Quoting Dmitry Oganezov (Intel)

Back to
rank-weight scale, and the key word here is rank. In other words, we provided
the points according relative position in ranking but not the seconds
themselves. Why? We wanted to reward algorithms which demonstrate the best
performance on various data sets. And in the same time we wanted to especially
reward the top performers.

In our
ranking system top 3-5 performers get significant points - 10, 5, 3.3 or 2.5 depends
on their results. Others get less than 2 points.

Thanks for the clarification.

Say there are 3 participants, a, b and c

times for problem 1:
a: 0.001, 0.001, 0.001, 0.001
b: 0.002, 0.002, 0.002, 0.003
c: 0.003, 0.003, 0.003, 0.002

scores for problem 1:
a: 10 + 10 + 10 + 10 = 40
b: 5 + 5 + 5 + 3.33 = 18.33
c: 3.33 + 3.33 + 3.33 + 5 = 15

times for problem 2:
a: 0.500, 0.500, 0.500, 0.500
b: 0.001, 0.001, 0.001, 0.001
c: 6.000, 6.000, 6.000, 6.000

scores for problem 2:
a: 5 + 5 + 5 + 5 = 20
b: 10 + 10 + 10 + 10 = 40
c: 3.33 + 3.33 + 3.33 + 3.33 = 13.33

Totals:
a: 60
b: 58.33
c: 28.33

Clearly, the quality of b's algorithm for problem 2 is far superior to a's algorithm. But it is impossible for b to make a comeback because the first algorithm was marginally inferior. In this case, is the top performer across problems, truly rewarded?

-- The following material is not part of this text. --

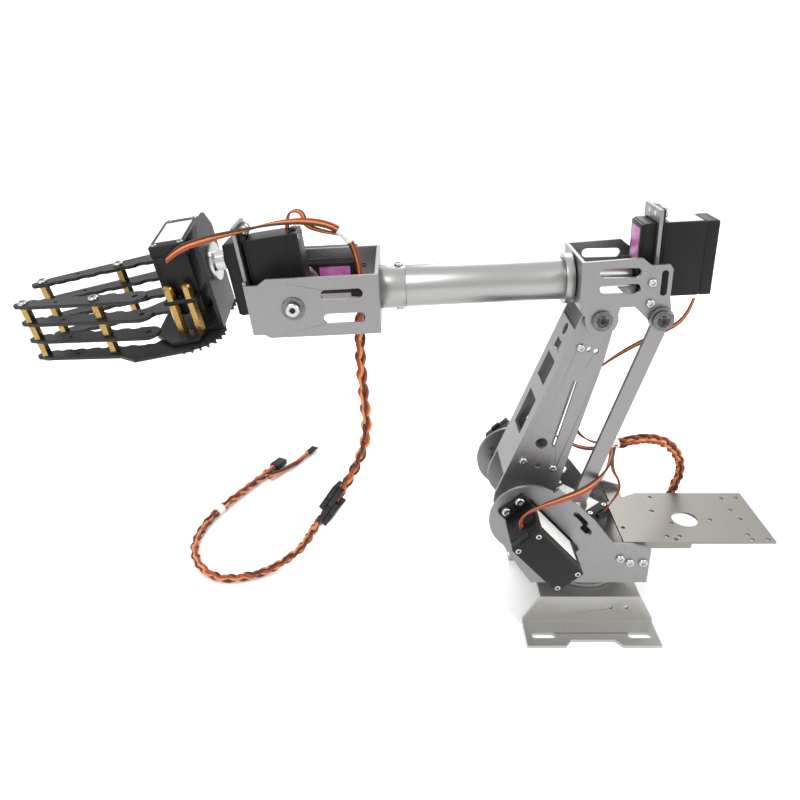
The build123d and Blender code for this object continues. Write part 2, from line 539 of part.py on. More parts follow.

IMHO, a competition that evaluates performance should reward performance rather than penalize rank.

BTW: the results
of the 1st test data set are specific. The data set itself is tiny,
and the only purpose of it is to make sure that the application passes a sanity
check.

Why penalize a solution for marginally poor performance in a sanity check, for which it probably isn't even optimized? 7.5/10 points in this case, that too for a difference of 2ms when solutions times range from 1ms to 5900ms is a huge penalty!